Lucas‘ cast of characters are mostly sexually dysfunctional or incapable of maintaining an erection. Ben Kenobi is an elderly Englishman, as is the Grand Moff Tarkin. Luke Skywalker delivers his first line of dialogue in a shrill, pansified falsetto. C3-PO and Chewbacca have no apparent generative organs of any kind, and Princess Leia is a woman.

In Lucas‘s predominantly metallic, sterile universe, the only truly virile human is Han Solo, who doesn’t need to surround himself with phallic symbols.

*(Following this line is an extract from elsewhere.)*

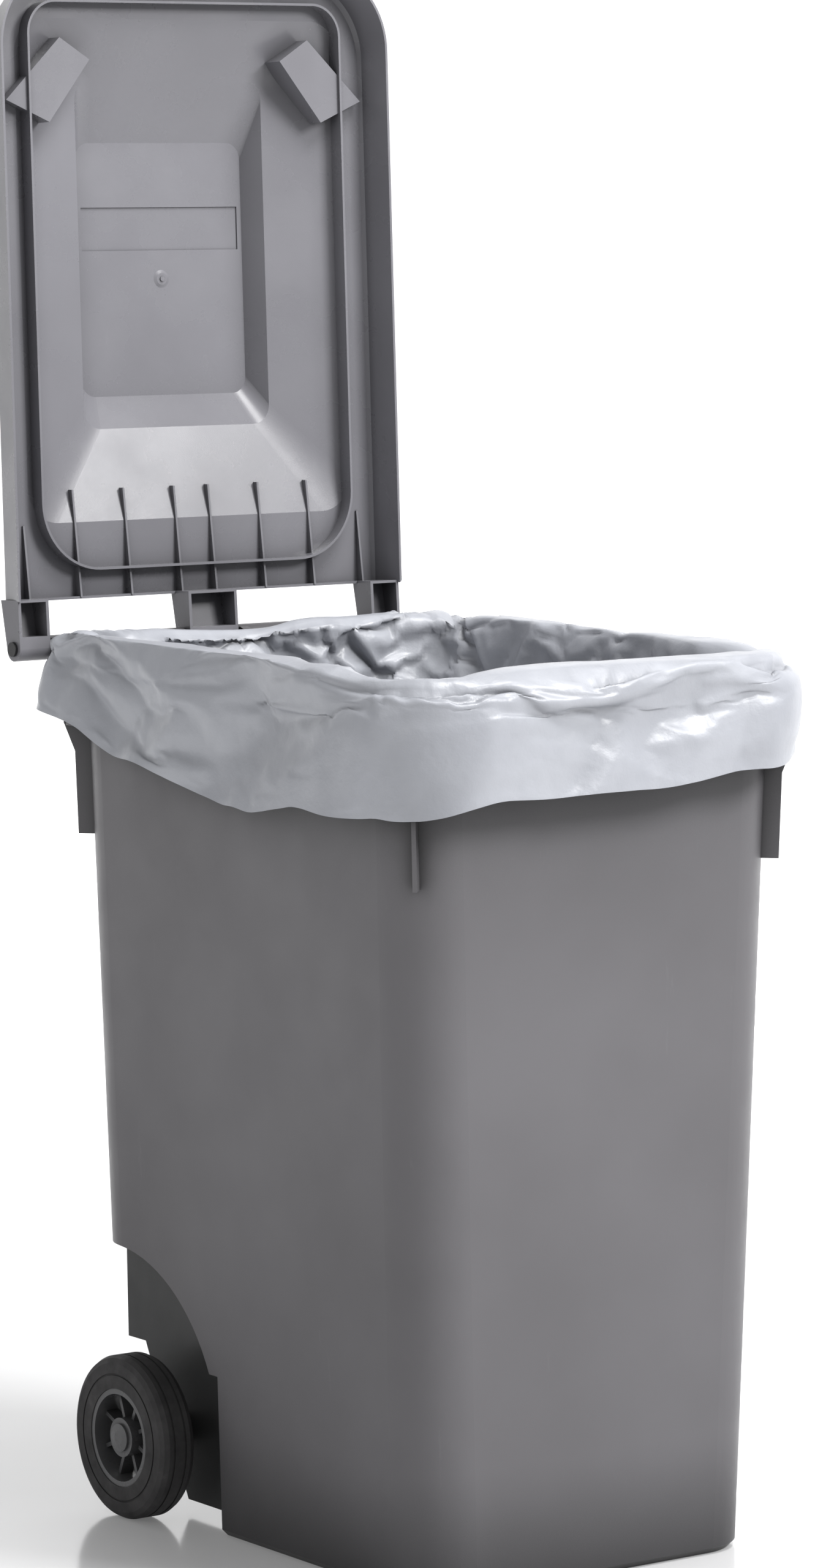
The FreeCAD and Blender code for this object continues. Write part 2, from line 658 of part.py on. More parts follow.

His blaster is of no more than standard size, his space-ship looks more like a cake than anything else, and he is so secure in his masculinity that he travels around with a shaggy beast, just like Clint Eastwood in EVERY WHICH WAY BUT LOOSE. Though his name strongly implies the act of masturbation, Han Solo is obviously a sexual conquistador of awesome dexterity. Chewbacca, Han’s “co-pilot” (read: fuck-buddy) is a savage male artifact in his own right, but his name (chewing tobacco) signifies his true role, as a lovable Walter Brennan sidekick with whom Han can, if he wishes, enjoy vigorous bouts of recreational sex.

vlcsnap-2015-08-29-10h36m03s202

Just imagine him flanked by two Ewoks.

The top ten sexual innuendos of STAR WARS, via Strange Places.

1. “She may not look like much, but she’s got it where it counts, kid.”
2. “Curse my metal body, I wasn’t fast enough!”
3. “Look at the size of that thing!”
4. “Sorry about the mess…”
5. “You came in that thing? You’re braver than I thought.”
6. “Aren’t you a little short for a stormtrooper?”
7. “You’ve got something jammed in here real good.”
8. “Put that thing away before you get us all killed!”
9. “Luke, at that speed do you think you’ll be able to pull out in time?”
10. “Get in there you big furry oaf, I don’t care *what* you smell!”